To return to our earlier formulation: Inequality goes in, unhappiness comes out. That's not a policy prescription or a moral judgment. It's just a description of the human machine we're working with. Our job—as thinkers, as policymakers, as members of society—is to figure out how to work with that machine to create the best outcomes for everyone.
Could it be that this is really more about Status rather than Inequality? We could reduce inequality to near zero, but people would still have differences based on social status within the group. People can also have high status and low income (in for example art, academia, etc).
I believe that people inherently desire status, that some people do more than others, that it is zero-sum, and it completely separate from income and wealth inequality. Fortunately, people can have high status in one domain and derive pleasure from it while being low status in all other domains. For example, a person who is a really good welder can derive status among his peers, while still being relatively low status in the rest of his life.
But since people are not comfortable being seen talking about their low status, they express it as a concern for inequality.
As a smell test, I wanted to look at immigration rates by country, and how that relates to gini coefficients and poverty rates, that might be a post for another day.
What I will say is that the gini and poverty rates are similar in that you basically have a global south that is both absolutely poor and unequal. So an analysis of those factors will not inform you of much, given that they are largely the same and it would be hard to tell the difference between them.
What I would say is that however you slice it, if you are an immigrant to a completely different culture and country, it stands to reason that you are lower on the social hierarchy. So why do they move to a new place even though they are stamped as an immigrant? I think it’s due to the absolute level of opportunity. Many middle class Americans could move to another country and live like a king, but the overwhelmingly majority choose to live boring middle-class lives that are just like everyone else.
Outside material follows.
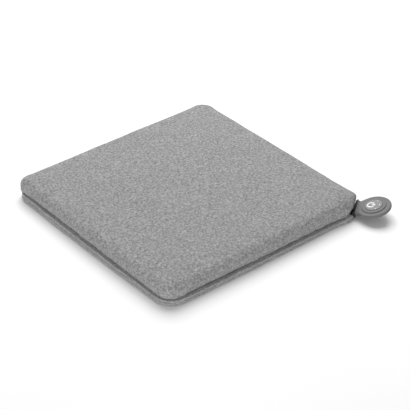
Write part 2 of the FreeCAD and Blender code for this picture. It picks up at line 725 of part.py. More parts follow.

So to me this indicates that for most of humanity, the billions that live in squalor - absolute wellbeing is more important to them. At a certain point of wealth it becomes less important and fitting into a wider social context becomes more important. I don’t know that this exactly means that inequality becomes more important, as Michael points out, it could be that a bunch of non-fungible social status related things become more important - given that social status is more scarce than income in developed countries, I think that’s particularly likely.